Doraleh, in fact, offers one of the most tangible examples of how other international partners have been sidelined in favor of Chinese interests in Djibouti. After Guelleh’s government summarily seized the facility from then-operator DP World in 2018, the company took Djibouti to the London Court of International Arbitration (LCIA) and won multiple arbitration decisions along with hundreds of millions of dollars in damages. Djibouti’s response has been to ignore those rulings entirely, instead handing over control of Doraleh to state-backed China Merchants Ports Holdings.

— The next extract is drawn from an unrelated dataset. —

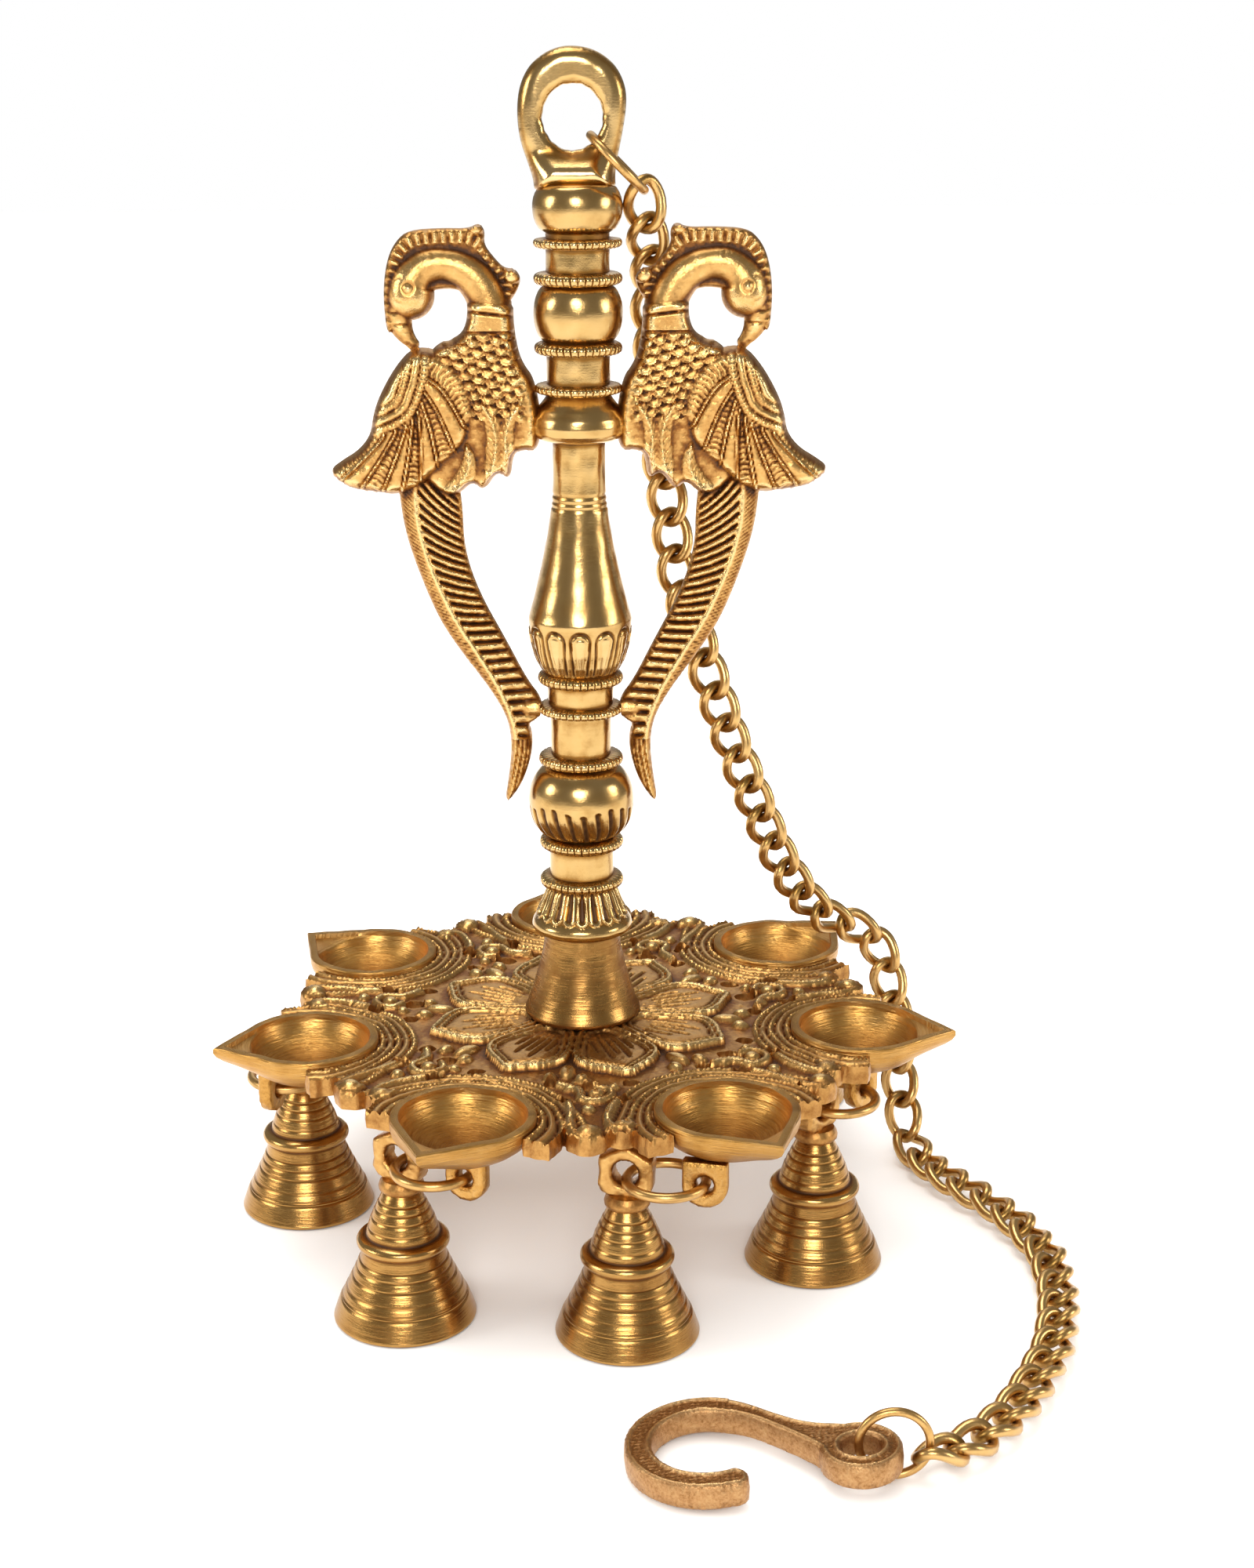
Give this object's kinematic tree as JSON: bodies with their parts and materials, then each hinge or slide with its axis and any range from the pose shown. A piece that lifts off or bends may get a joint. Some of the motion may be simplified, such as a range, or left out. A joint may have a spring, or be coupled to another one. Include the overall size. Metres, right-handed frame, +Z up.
{
  "type": "hanging oil lamp with bells",
  "caption": "Cast brass oil lamp: turned pillar with a bird on each side, an openwork plate of spouted cups, bells on rings below, and a chain with a hook.",
  "frame": {"origin": "on the surface the lamp stands on, at the pillar's axis, in the plane of the seven bell mouths", "axes": "+Z up along the pillar, X through the two birds, -Y towards the front"},
  "size_m": [0.2391, 0.2718, 0.3304],
  "materials": {
    "polished_brass": "turned and polished, lacquered",
    "cast_brass": "sand cast and hand chased, brown in the recesses",
    "turned_brass": "turned, with fine circular tool marks",
    "bell_brass": "turned, with scored bands and a brown lacquer",
    "wire_brass": "drawn wire, dull",
    "plain_brass": "as machined"
  },
  "bodies": {
    "root": {"stem": "polished_brass", "foot_cone": "cast_brass", "tie_stud": "plain_brass", "washer": "plain_brass", "nut": "plain_brass", "plate": "cast_brass", "peacock_left": "cast_brass", "peacock_right": "cast_brass", "diya_1": "turned_brass", "diya_2": "turned_brass", "diya_3": "turned_brass", "diya_4": "turned_brass", "diya_5": "turned_brass", "diya_6": "turned_brass", "diya_7": "turned_brass", "chain": "wire_brass"},
    "jump_ring_1": {"jump_ring_1": "wire_brass"},
    "bell_1": {"bell_1": "bell_brass", "bell_eye_1": "cast_brass"},
    "clapper_1": {"clapper_1": "plain_brass"},
    "jump_ring_2": {"jump_ring_2": "wire_brass"},
    "bell_2": {"bell_2": "bell_brass", "bell_eye_2": "cast_brass"},
    "clapper_2": {"clapper_2": "plain_brass"},
    "jump_ring_3": {"jump_ring_3": "wire_brass"},
    "bell_3": {"bell_3": "bell_brass", "bell_eye_3": "cast_brass"},
    "clapper_3": {"clapper_3": "plain_brass"},
    "jump_ring_4": {"jump_ring_4": "wire_brass"},
    "bell_4": {"bell_4": "bell_brass", "bell_eye_4": "cast_brass"},
    "clapper_4": {"clapper_4": "plain_brass"},
    "jump_ring_5": {"jump_ring_5": "wire_brass"},
    "bell_5": {"bell_5": "bell_brass", "bell_eye_5": "cast_brass"},
    "clapper_5": {"clapper_5": "plain_brass"},
    "jump_ring_6": {"jump_ring_6": "wire_brass"},
    "bell_6": {"bell_6": "bell_brass", "bell_eye_6": "cast_brass"},
    "clapper_6": {"clapper_6": "plain_brass"},
    "jump_ring_7": {"jump_ring_7": "wire_brass"},
    "bell_7": {"bell_7": "bell_brass", "bell_eye_7": "cast_brass"},
    "clapper_7": {"clapper_7": "plain_brass"},
    "chain_top_ring": {"chain_top_ring": "wire_brass"},
    "hook_ring": {"hook_ring": "wire_brass"},
    "hook": {"hook": "cast_brass"}
  },
  "joints": [
    {"name": "ring_1_drop", "type": "hinge", "parent": "root", "child": "jump_ring_1", "pos_m": [0.03184, -0.08204, 0.0453], "axis": [-0.2383, -0.9712, 0], "range_deg": [0, 85]},
    {"name": "bell_1_hang", "type": "hinge", "parent": "jump_ring_1", "child": "bell_1", "pos_m": [0.01145, -0.07703, 0.0453], "axis": [-0.2383, -0.9712, 0], "range_deg": [-85, 0]},
    {"name": "clapper_1_swing", "type": "hinge", "parent": "bell_1", "child": "clapper_1", "pos_m": [0.01145, -0.07703, 0.0237], "axis": [-0.2383, -0.9712, 0], "range_deg": [-20, 20]},
    {"name": "ring_2_drop", "type": "hinge", "parent": "root", "child": "jump_ring_2", "pos_m": [0.07926, -0.02103, 0.0453], "axis": [0.739, -0.6737, 0], "range_deg": [0, 85]},
    {"name": "bell_2_hang", "type": "hinge", "parent": "jump_ring_2", "child": "bell_2", "pos_m": [0.06511, -0.03654, 0.0453], "axis": [0.739, -0.6737, 0], "range_deg": [-85, 0]},
    {"name": "clapper_2_swing", "type": "hinge", "parent": "bell_2", "child": "clapper_2", "pos_m": [0.06511, -0.03654, 0.0237], "axis": [0.739, -0.6737, 0], "range_deg": [-20, 20]},
    {"name": "ring_3_drop", "type": "hinge", "parent": "root", "child": "jump_ring_3", "pos_m": [0.07085, 0.0555, 0.0453], "axis": [-0.9814, -0.192, 0], "range_deg": [0, 85]},
    {"name": "bell_3_hang", "type": "hinge", "parent": "jump_ring_3", "child": "bell_3", "pos_m": [0.06682, 0.07611, 0.0453], "axis": [-0.9814, -0.192, 0], "range_deg": [-85, 0]},
    {"name": "clapper_3_swing", "type": "hinge", "parent": "bell_3", "child": "clapper_3", "pos_m": [0.06682, 0.07611, 0.0237], "axis": [-0.9814, -0.192, 0], "range_deg": [-20, 20]},
    {"name": "ring_4_drop", "type": "hinge", "parent": "root", "child": "jump_ring_4", "pos_m": [0.00078, 0.09, 0.0453], "axis": [0.5225, 0.8526, 0], "range_deg": [0, 85]},
    {"name": "bell_4_hang", "type": "hinge", "parent": "jump_ring_4", "child": "bell_4", "pos_m": [0.01869, 0.07902, 0.0453], "axis": [0.5225, 0.8526, 0], "range_deg": [-85, 0]},
    {"name": "clapper_4_swing", "type": "hinge", "parent": "bell_4", "child": "clapper_4", "pos_m": [0.01869, 0.07902, 0.0237], "axis": [0.5225, 0.8526, 0], "range_deg": [-20, 20]},
    {"name": "ring_5_drop", "type": "hinge", "parent": "root", "child": "jump_ring_5", "pos_m": [-0.06987, 0.05673, 0.0453], "axis": [-0.3409, 0.9401, 0], "range_deg": [0, 85]},
    {"name": "bell_5_hang", "type": "hinge", "parent": "jump_ring_5", "child": "bell_5", "pos_m": [-0.05013, 0.06388, 0.0453], "axis": [-0.3409, 0.9401, 0], "range_deg": [-85, 0]},
    {"name": "clapper_5_swing", "type": "hinge", "parent": "bell_5", "child": "clapper_5", "pos_m": [-0.05013, 0.06388, 0.0237], "axis": [-0.3409, 0.9401, 0], "range_deg": [-20, 20]},
    {"name": "ring_6_drop", "type": "hinge", "parent": "root", "child": "jump_ring_6", "pos_m": [-0.08889, -0.01947, 0.0453], "axis": [-0.953, 0.3031, 0], "range_deg": [0, 85]},
    {"name": "bell_6_hang", "type": "hinge", "parent": "jump_ring_6", "child": "bell_6", "pos_m": [-0.08253, 0.00054, 0.0453], "axis": [-0.953, 0.3031, 0], "range_deg": [-85, 0]},
    {"name": "clapper_6_swing", "type": "hinge", "parent": "bell_6", "child": "clapper_6", "pos_m": [-0.08253, 0.00054, 0.0237], "axis": [-0.953, 0.3031, 0], "range_deg": [-20, 20]},
    {"name": "ring_7_drop", "type": "hinge", "parent": "root", "child": "jump_ring_7", "pos_m": [-0.03071, -0.07711, 0.0453], "axis": [-0.4881, -0.8728, 0], "range_deg": [0, 85]},
    {"name": "bell_7_hang", "type": "hinge", "parent": "jump_ring_7", "child": "bell_7", "pos_m": [-0.04904, -0.06686, 0.0453], "axis": [-0.4881, -0.8728, 0], "range_deg": [-85, 0]},
    {"name": "clapper_7_swing", "type": "hinge", "parent": "bell_7", "child": "clapper_7", "pos_m": [-0.04904, -0.06686, 0.0237], "axis": [-0.4881, -0.8728, 0], "range_deg": [-20, 20]},
    {"name": "chain_top_ring_twist", "type": "hinge", "parent": "root", "child": "chain_top_ring", "pos_m": [0.01067, 0, 0.30123], "axis": [0.7071, 0, -0.7071], "range_deg": [-15, 15]},
    {"name": "hook_ring_lean", "type": "hinge", "parent": "root", "child": "hook_ring", "pos_m": [0.0741, -0.149, 0.0097], "axis": [1, 0, 0], "range_deg": [-3, 12]},
    {"name": "hook_swing", "type": "hinge", "parent": "root", "child": "hook", "pos_m": [0.06642, -0.149, 0.005], "axis": [0, 0, 1], "range_deg": [-30, 30]}
  ],
  "couplings": [
    {"joint": "bell_1_hang", "follows": "ring_1_drop", "ratio": -1},
    {"joint": "bell_2_hang", "follows": "ring_2_drop", "ratio": -1},
    {"joint": "bell_3_hang", "follows": "ring_3_drop", "ratio": -1},
    {"joint": "bell_4_hang", "follows": "ring_4_drop", "ratio": -1},
    {"joint": "bell_5_hang", "follows": "ring_5_drop", "ratio": -1},
    {"joint": "bell_6_hang", "follows": "ring_6_drop", "ratio": -1},
    {"joint": "bell_7_hang", "follows": "ring_7_drop", "ratio": -1}
  ]
}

Some American military leaders fear their own interests in Djibouti could go the same way. China’s military base in the country is located just a 15 minute drive from Camp Lemonnier, from which US and European military and intelligence personnel operate, and Beijing’s profligate spending has led personnel at US Africa Command (AFRICOM) to admit “we have concerns we are being out-competed.” With Guelleh’s government heavily indebted to China, US planners are wary of a scenario in which China could come to control Djibouti’s all-important port outright – which would leave American operations in the region at the mercy of Beijing.
Were such a turn of events come to pass, French, American, and other Western officials would have little to show for their willingness to ignore their partner’s mockery of both democratic governance and international legal institutions, other than perhaps a case study in the shortcomings of realpolitik.